Теперь пора от абстрактных высот эволюционной лингвистики повернуться к психоанализу, к его конкретной повседневной практике.
    Нередко приходится встречаться с людьми, которые ощущают себя не вправе выразить недовольство кем-либо, сказать «нет» другому человеку или попросить его о чем-то. Обычно подобное «поражение в правах» касается только близких и на посторонних не распространяется.
    Этот синдром хорошо известен практикующим психологам вообще и психоаналитикам, в частности. Однако важная «лингвистическая» составляющая указанного синдрома до сих пор, по-видимому, остается незамеченной: в устной речи таких людей можно наблюдать повышенную долю сложных, порой, запутанных предложений, построенных по модели SOV и напоминающих приведенную выше цитату из Твена.
    Другими словами, описанный «синдром поражения в правах» в большинстве случаев сопровождается регрессией к более архаичному порядку слов устной речи.
    Подобная архаизация устной речи особенно заметна во время психоаналитической сессии, в момент, когда пациент облекает свои мысли в слова, т.е. в момент построения фразы.

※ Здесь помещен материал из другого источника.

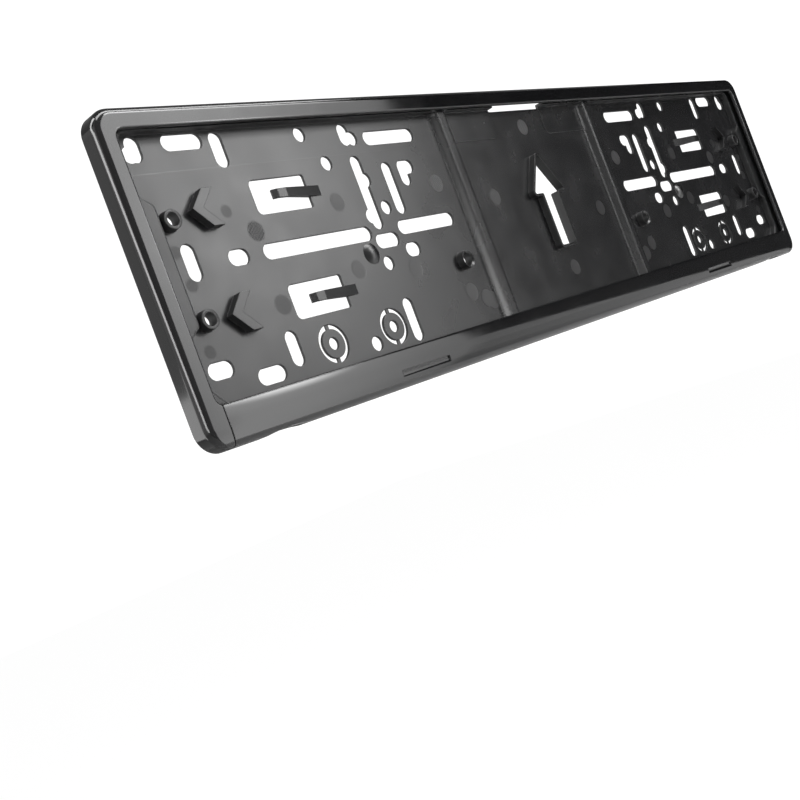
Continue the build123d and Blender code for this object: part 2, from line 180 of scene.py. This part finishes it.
# %% Ejector pin marks
PLAIN_PAIRS = (             # x, z and radius, one on each half
    (203.8, -21.6, 4.0),
    (153.4, 15.4, 4.0),
    (156.0, -14.4, 4.0),
    (120.8, -19.4, 4.0),
    (88.6, -35.6, 4.0),
    (75.5, -41.8, 4.0),
    (79.0, -40.3, 4.0),
    (214.5, 18.2, 2.5),
    (246.0, -32.3, 2.5),
    (245.0, 5.7, 2.5),
    (243.0, -7.3, 2.5),
)
KNURLED_PAIRS = ((203.6, 8.8, 4.0), (84.5, 17.5, 4.0))
PLAIN_SINGLES = ((-44.0, 6.5, 4.0), (48.0, -9.3, 4.0), (2.3, -37.3, 4.0))
KNURLED_SINGLES = ((2.5, 40.7, 4.0),)
MARK_SOFT_MM = 0.5          # the mark's border fades over this width on each side
NO_MARK_MM = 100.0          # farther than any mark
KNURL_MM = 1.1              # from one ridge to the next
KNURL_ANGLES = (0.7, -0.9)
WAVE_TEXTURE_PERIOD = 0.314  # Blender's wave texture repeats after this, at a scale of 1


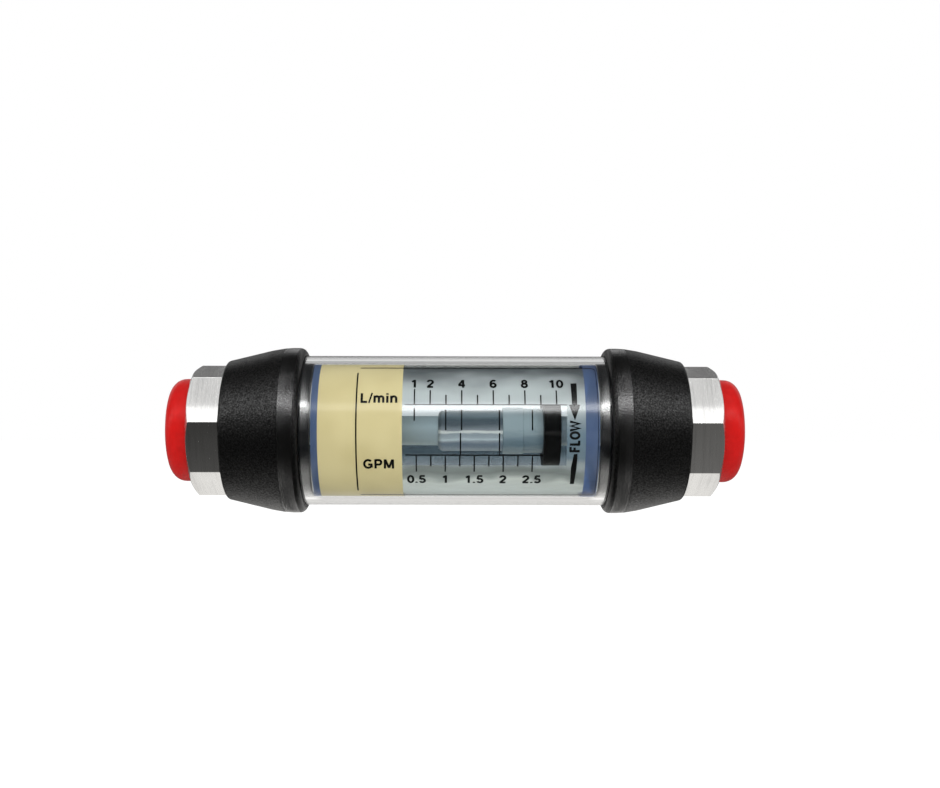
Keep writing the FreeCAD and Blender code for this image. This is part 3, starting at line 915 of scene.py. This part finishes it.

    В своем практическом опыте я сталкивался с такой архаизацией множество раз. Происходит это так:
  1. Пациент хочет вербализовать пришедшую в голову мысль. Например, сказать о конфликте с коллегой по работе и своем недовольстве последним.
  2. Пациент называет субъекта действия, например, говорит «он…», - как и в примере Твена. На подходе, в очереди на вербализацию глагол, действие, например, «он забыл…» (про обещание, данное мне); в примере Твена - «встретил».
  3. Однако вместо произнесения глагола возникает пауза: некий внутренний голос напоминает пациенту о его «поражении в правах», о чем он «чуть не забыл». Это интернализованное напоминание блокирует моторный механизм произнесения намеченного слова.
  4. Пациент берется за срочное исправление намеченного плана вербализации, - чуть было не приведшего к роковой ошибке…
  5. Реализация исправленного плана сводится к тому, что между субъектом «он» и названием действия «забыл…» вставляется длинный текст, напоминающий Твена: в-шелку-и-бархате-щеголяющую-и-крикливо-по-последней-моде-разодетую. Вставленный текст должен как-то примирить желание выразить злость, обиду и т.п. с реальностью «поражения в правах». Текст обычно включает перечисление «объективных причин», оправдывающих внутренний разлад между желаниями и реальностью. В зависимости от психических особенностей пациента и состояния здесь-и-теперь, текст будет либо оправдывать пациента (субъект), «позволившего себе…», либо коллегу пациента по работе (объект), который, разумеется, имел право забыть и т.п.
    Удивительное дело, но в описанной ситуации термины субъект и объект в одинаковой мере уместны и для лингвиста, и для психоаналитика…

По своему опыту могу сказать, что в зависимости от своего собственного состояния, я реагирую на такие маневры либо доброжелательной улыбкой и терпением, либо старательно скрываемым раздражением героя Твена: «читатель (или слушатель) вынужден “добираться как знает в потемках до отдаленного глагола” и может выяснить, “о чем, собственно, речь”, только по достижении последней синтаксической единицы».